Retailers surprised to be caught up in royal commission’s car dealer crackdownFebruary 15, 2019
Retailers offer finance options on purchases including appliances, jewellery and electronics. (ABC News: John Gunn.)
The banking royal commission exposed poor practices by some dealers signing customers up for car loans and now the recommended remedy could also hit the so-called interest-free deals offered by many retailers.
- The royal commission recommends removing the point-of-sale exemption, which allows car dealers and shops to offer finance without holding a credit licence
- The Motor Trades Association of Australia says a survey of one state found just eight of 68 dealers hold a credit licence
- The Government backed the recommendation but says it will consider the impact on businesses and consumers
Car dealers and shop assistants can currently offer loans or credit cards and help customers fill out the forms without holding a credit licence.

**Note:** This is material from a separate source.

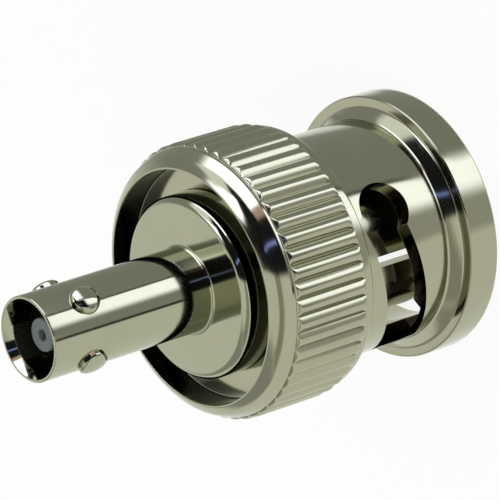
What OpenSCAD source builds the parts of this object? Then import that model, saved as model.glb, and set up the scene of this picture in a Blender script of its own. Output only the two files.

The ‘point-of-sale exemption’ contained in the National Consumer Credit Protection Act means a dealership or retailer does not need to hold a credit licence or comply with responsible lending obligations.
Instead, those legal responsibilities fall back on the bank or lender assessing and issuing the loan.
However, the final report of Kenneth Hayne’s year-long royal commission recommended abolishing the exemption — a move welcomed by consumer advocates.
“We think that when consumers are buying any products with finance, they really need to deal with the right experts,” said Amanda Storey from the Consumer Action Law Centre, describing the exemption as a “loophole” that needs to be closed.
“When you go to a car yard, car dealers are really good at selling cars but they don’t necessarily have the right expertise to recommend loan products or other expensive or complex financial products.”
Retailers ‘caught by surprise’
Car dealers were bracing for recommendations in the royal commission’s final report, having featured prominently in the public hearings, with evidence of exorbitant interest rates, loan applications filled out incorrectly and repayments not explained to customers.
However, another industry caught up in the potential crackdown was not expecting it, with the head of the Australian Retailers Association calling it a “rude shock”.
“I think it’s caught the whole industry by surprise,” Russell Zimmerman said.
In-store finance is prevalent among retailers that sell bigger ticket items such as appliances, electronics, jewellery or furniture.
Retailers from Harvey Norman and The Good Guys to Carpet Court and Snooze offer interest-free repayment plans to help take the initial sting off large purchases, such as white goods, furniture or electronics.